Smithgall, Elsa, et al “William Merritt Chase: A Modern Master,” Yale University Press, 2016.


SBMA CURATORIAL LABELS

After five years studying at the Munich Academy, capped off by nine months in Venice, Chase returned to New York in 1876 where he taught at the Art Students League. The elegant realism of his early style was said to give way to the brighter palette of the French Impressionists, after the artist Alfred Stevens asked him after a studio visit in 1881, “Why do you want to look like the old masters?” Chase went on to become one of the most highly regarded American Impressionists and influential teachers of the next generation, whose students included such diverse talents as Charles Demuth, Marsden Hartley, Edward Hopper, and Georgia O’Keeffe.

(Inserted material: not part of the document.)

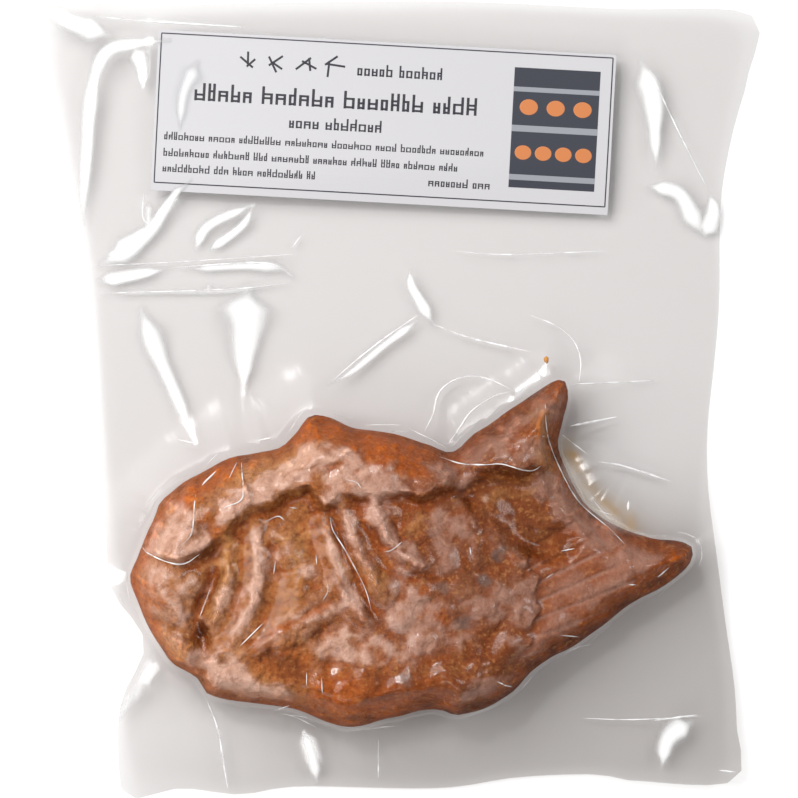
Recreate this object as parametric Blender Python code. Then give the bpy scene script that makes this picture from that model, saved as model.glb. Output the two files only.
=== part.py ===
"""A frozen taiyaki, a fish-shaped filled cake, sealed in a clear vacuum bag with a paper label.

Metres, +Z up. The pack lies flat on the plane z = 0 with the shown side up, the cake's nose
towards -X and the bag's mouth towards +Y. The origin is under the middle of the bag.

The cake, the bag's film and the label are one solid each. The film is drawn so tightly over the
cake that its own thickness there is lost in the crust's surface, so the bag's solid is the film
all round the cake, from the seam of the cake out to the bag's edge.
"""

import math

import bmesh
import bpy
import numpy as np
from mathutils import Vector, noise
from mathutils.geometry import delaunay_2d_cdt

# Bag
BAG_WIDTH = 0.180
BAG_LENGTH = 0.200
FILM_THICKNESS = 0.0008
FILM_GAP = 0.00035
FILM_FALL = 0.010
FILM_FALL_POWER = 1.3
FILM_REST = 0.0010
WELD_RISE = 0.0004
WELD_BAND = (0.0275, 0.0360)
WELD_EDGE = 0.0006

# Waves of the loose film: rise, length and place along X and Y, share left in the pocket, and
# how far from the cake they start and are full
RIPPLE_RISE = 0.0011
RIPPLE_LENGTH = (0.110, 0.151)
RIPPLE_PLACE = (-0.0157, 0.0096)
RIPPLE_IN_POCKET = 0.25
RIPPLE_START = (0.006, 0.030)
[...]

This is a portrait of the artist’s third of eight children, likely done when she was in her late teens. It may have been done as a pendant to a painting of the artist’s wife, which is of around the same size and format, showing Dorothy’s mother seated at three-quarter length. By this point in Chase’s career, he enjoyed all the trappings of a successful gentleman artist, holding regular Salons at his spacious studio on Tenth Street in New York, filled with his art, as well as the collectibles he brought home from his many travels abroad. The loose, brilliant brushwork and light palette are characteristic of Chase’s mature style, which offered a pleasant alternative to the more sober Realism of Thomas Eakins.